Treating quality as a categorical variable allows us to see some really interesting scatter plots. We can see beyond the .48 correlation coefficient and say that the mean alcolhol levels for 7 and 8 wines was much higher than the rest, but now always. However, 3 and 4 quality wines had a higher mean alcohol than 5 wines which had a very tight quartile range comapred to the other categories and had the lowest mean. Finally citric acid showed some of the most dramatic differences in means from one category to the next although the usefulness for prediction was less evident as we saw more crossing and convergence in the quality trend lines.
The above plot shows the various wine alcohol contents for our sample across the range of quality scores. There is a clear positive correlation, though not very strong. A 7 or 8 quality wine rarely has an alcohol content under 10 percent. I used an alpha of 1/8 to reduce over plotting.
Repeating the box plot for the third most related variable, citric.acid, shows suprisingly that the wine qualities of 7 and 8 have vastly higher amounts of citric acid. If you are trying to pick a top quality wine, 7 and up, this variable is about as important as alcohol even though the overall correlation coefficients were very different when considering all scores. If I were to further analyze this, I may group citric acid scores into 3 groups low, middle, high if I were going to use it in a prediction algorythm since the means for the 3 & 4, 5 & 6, 7 & 8 are very similar to eachother. There are some outliers, and most are in the 7 category.
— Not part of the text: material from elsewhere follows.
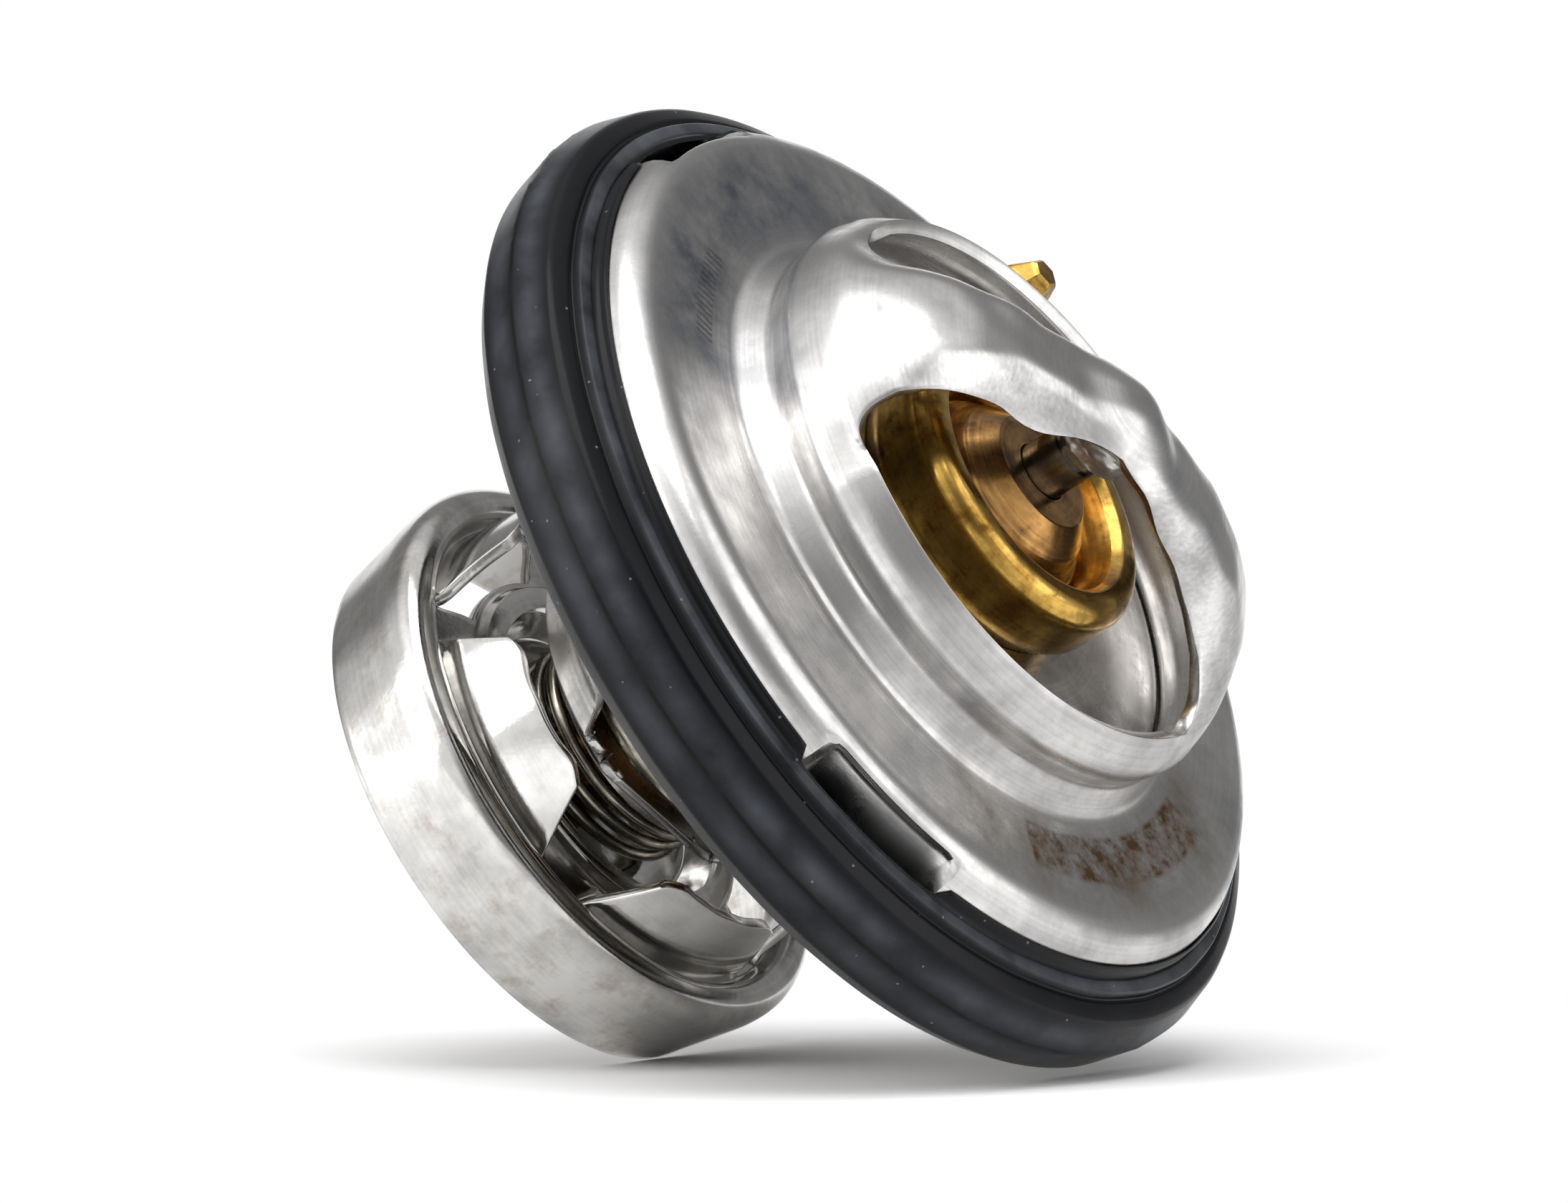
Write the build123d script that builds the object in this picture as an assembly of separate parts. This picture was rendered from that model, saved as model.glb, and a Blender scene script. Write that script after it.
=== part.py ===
"""Engine coolant thermostat with a ring-shaped bypass valve.

Millimetres. +Z runs along the thermostat's axis, from the bypass ring up to the dome.
The origin is the centre of the bypass ring's lower rim, which the part stands on.
X runs along the dome's bridge and the frame's legs.
"""
from math import asin, cos, pi, radians, sin, sqrt

from build123d import *
import os

os.makedirs("parts", exist_ok=True)

# ---------------------------------------------------------------- driving dimensions
# Heights are measured from the bypass ring's lower rim.

# Seal
SEAL_MID_Z = 28.6          # parting line of the rubber seal
SEAL_W = 3.8               # from the housing's rim to the straight outer wall
SEAL_WALL = 5.2            # height of the straight outer wall
SEAL_TOP = 3.3             # top face above the parting line
SEAL_BOTTOM = 3.9          # bottom face below the parting line
SEAL_CHAMFER = 1.7         # width of the sloped corners beside the straight wall
SEAL_LIP_OUT = 1.0         # from the housing's rim to the raised inner lip's outer side
SEAL_LIP_RISE = 0.5        # lip above the top face
SEAL_LIP_W = 0.6
SEAL_UNDERCUT = 1.6        # depth of the groove between lip and metal
SEAL_HOOK = 1.1            # bottom lip that reaches in under the housing
SEAL_HOOK_T = 0.7

# Upper housing, one pressed sheet
SHEET = 0.9
FLANGE_TOP = 6.6           # flange's top face above the parting line
RIM_R = 29.5               # outer radius of the turned-down rim
RIM_BEND = 2.6             # outer bend radius from flange to rim
RIM_CURL_W = 2.0           # width of the rim's rolled-in foot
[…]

This graph illustrates the relationship of quality to its two most correlated values: Alcohol and sulphates. It appears that to be an 8 quality score wine, the wine must reside in the upper right quadrant and have high citric acid levels. The 8 wines almost always have to have an alcohol content above 11 and have at least a .2 citric acid and sulphates of at least .6. 3 and 4’s are the most diverse but 5’s typically have a much higher alcohol content - as high or higher than most 8’s but they lack in the other factors like sulphates and (citric acids not shown above).
I was suprised that you could take a subjective score, albiet from trained testers, and have muiltiple facets of the objective data correlate. When I used ggpairs, I saw that about half of the variables had fairly normal distributions. On the other hand, many had left skew as well. I think it is extremely important to make sure you as to whether the data is categorical or continuous.
This data set’s smaple size is not huge and contains one wine from one county. Therefore, we would need more data to create a meaningful prediction model. However, it does show promise for predicting wine quality based on chemical factors given a more expansive sample.
When it comes to quality taste score, the data is clear that alcohol plays a clear roll; however, the signifigance of the suphates and citric acid levels is debatable unless you apply it to specific quality categories. One of the issues I encountered was that quality score was actually a categorical value.
So, eventually, I converted the data to categorical. However, after the last review, I was informed that ggplot could take the info and treat it as categorical thus solving the problem. Additionally, some of the variables seemed to be highly related, especially the following 3: 1. Fixed.acidity and pH, with a corrcoef of -.68 (acidity seems to be part of the equation for pH) 2. Density and Fixed.acidity with a corrcoef of .68 (acid appears to be more dense than the rest of the chemical make up) 3. Total sulfur dioxide and free dioxide with a corrcoef of .67 (I think free dioxide is a subset of total sulfur dioxide)
For future studies, I would recommend analyzing price and grouping categories 3-5 into a low quality wine category to reduce noise and increase the correlation for those wines of a 6 and up quality score.